> _Problem details_: Begin at the first line below and copy each line exactly, ending with the line where "before = set(bpy.data.objects)" appears.
++++ Data provided
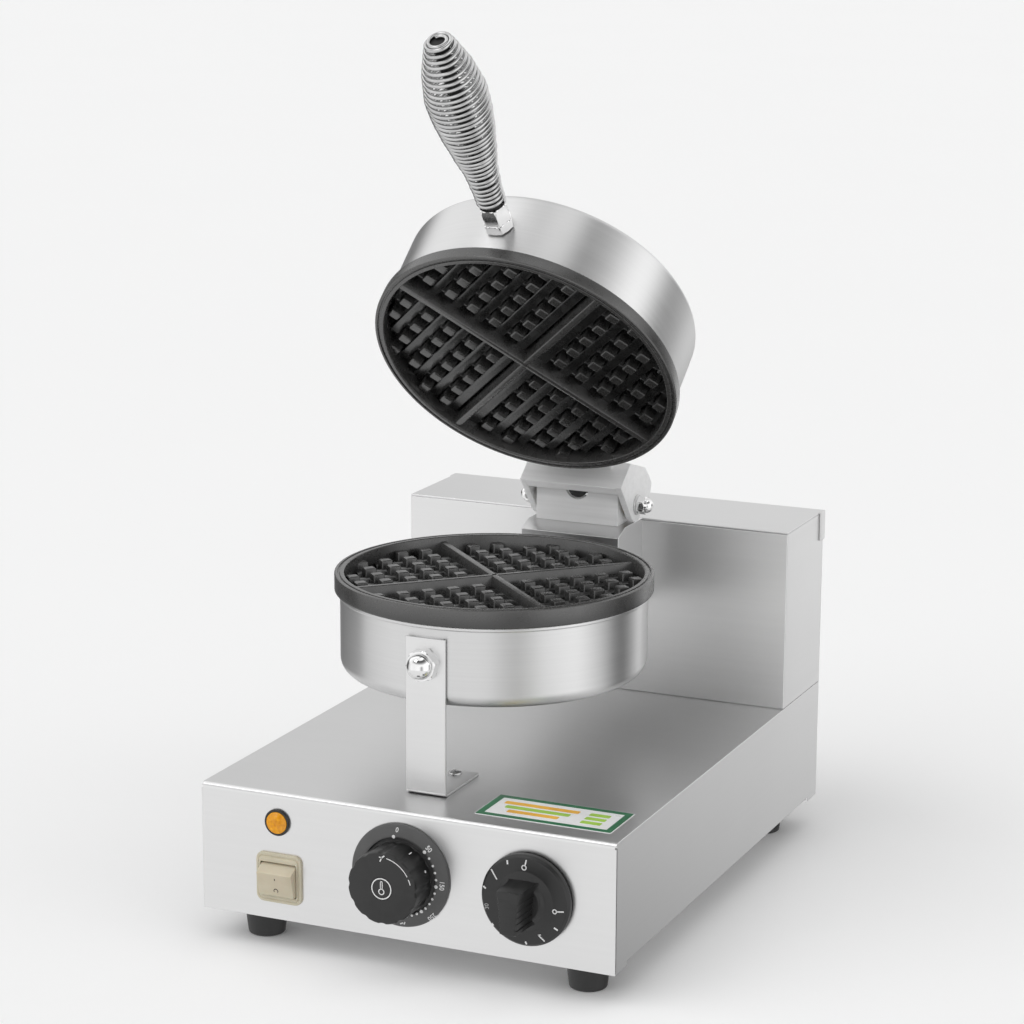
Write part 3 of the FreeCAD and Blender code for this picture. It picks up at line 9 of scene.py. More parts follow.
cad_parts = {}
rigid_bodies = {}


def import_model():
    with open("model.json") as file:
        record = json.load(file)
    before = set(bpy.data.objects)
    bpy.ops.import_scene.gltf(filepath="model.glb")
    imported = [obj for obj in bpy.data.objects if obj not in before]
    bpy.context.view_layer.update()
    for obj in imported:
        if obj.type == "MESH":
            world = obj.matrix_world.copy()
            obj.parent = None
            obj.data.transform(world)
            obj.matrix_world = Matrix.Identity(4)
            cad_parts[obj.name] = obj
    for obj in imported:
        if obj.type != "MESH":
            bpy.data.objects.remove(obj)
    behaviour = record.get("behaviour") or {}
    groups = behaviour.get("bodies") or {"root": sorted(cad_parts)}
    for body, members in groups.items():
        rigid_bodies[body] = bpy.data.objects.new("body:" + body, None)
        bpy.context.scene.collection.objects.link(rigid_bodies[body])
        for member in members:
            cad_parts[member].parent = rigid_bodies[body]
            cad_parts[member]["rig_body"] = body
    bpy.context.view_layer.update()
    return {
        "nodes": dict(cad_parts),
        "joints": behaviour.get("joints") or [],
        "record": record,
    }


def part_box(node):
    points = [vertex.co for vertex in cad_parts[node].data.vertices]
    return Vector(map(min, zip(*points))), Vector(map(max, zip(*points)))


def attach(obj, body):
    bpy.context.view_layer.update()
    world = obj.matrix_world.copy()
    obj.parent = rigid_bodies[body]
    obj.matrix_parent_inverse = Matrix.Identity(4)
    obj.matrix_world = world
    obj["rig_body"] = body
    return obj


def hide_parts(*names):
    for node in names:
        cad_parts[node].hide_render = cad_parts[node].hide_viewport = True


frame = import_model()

MM = 0.001
NODES = frame["nodes"]
SLOTS = {part["node"]: part["material_slot"] for part in frame["record"]["subparts"]}
HINGE = next(joint for joint in frame["joints"] if joint["name"] == "lid_hinge")
random.seed(7)


# ------------------------------------------------------------------ frames, in millimetres
def turned(spot, turns):
    """A frame turned by each (degrees, axis) pair in order."""
    for degrees, axis in turns:
        spot = spot @ Matrix.Rotation(math.radians(degrees), 4, axis)
    return spot


def at(x, y, z, *turns):
    """The frame at a point in millimetres, in Blender's metres."""
    return turned(Matrix.Translation(Vector((x, y, z)) * MM), turns)


def low(node):
    """A CAD node's lowest corner at rest."""
    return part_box(node)[0] / MM


def high(node):
    """A CAD node's highest corner at rest."""
    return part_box(node)[1] / MM


def centre(node):
    return (low(node) + high(node)) / 2


def facing(node, y):
    """The frame of a control: its z axis points out of the front panel."""
    middle = centre(node)
    return at(middle.x, y, middle.z, (90, "X"))


HOME = Matrix.Identity(4)
PIVOT = Matrix.Translation(HINGE["pos_m"])
LID = PIVOT @ Matrix.Rotation(math.radians(HINGE["range_deg"][0]), 4, "X") @ PIVOT.inverted()
PANEL = low("base_shell").y              # the front panel's outer face
BASE_TOP = high("base_shell").z
IRON_Y = centre("lower_drum").y          # the axis of both irons
FACE = high("lower_plate").z             # the faces of the closed plates
LID_FACE = FACE + 0.4


# ------------------------------------------------------------------ shapes: lists of points and faces
def skin(rings, caps=True, looped=False):
    """A closed skin over rings that all have the same number of points."""
    count, total = len(rings[0]), len(rings)
    points = [point for ring in rings for point in ring]
    faces = []
    for level in range(total if looped else total - 1):
        first, second = level * count, (level + 1) % total * count
        for index in range(count):
            after = (index + 1) % count
            faces.append((first + index, first + after, second + after, second + index))
    if caps and not looped:
        faces.append(tuple(reversed(range(count))))
        faces.append(tuple(range((total - 1) * count, total * count)))
    return points, faces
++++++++
> _Result of the exercise_:
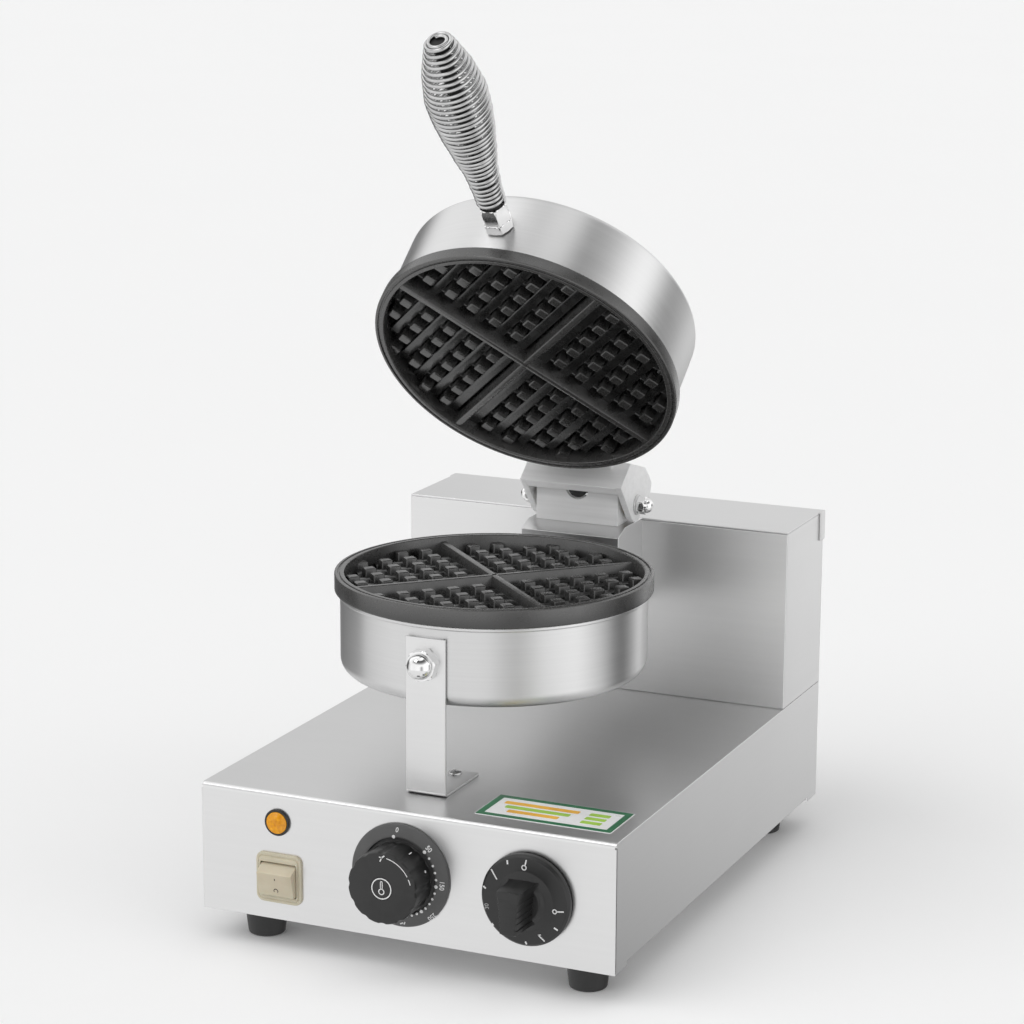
Write part 3 of the FreeCAD and Blender code for this picture. It picks up at line 9 of scene.py. More parts follow.
cad_parts = {}
rigid_bodies = {}


def import_model():
    with open("model.json") as file:
        record = json.load(file)
    before = set(bpy.data.objects)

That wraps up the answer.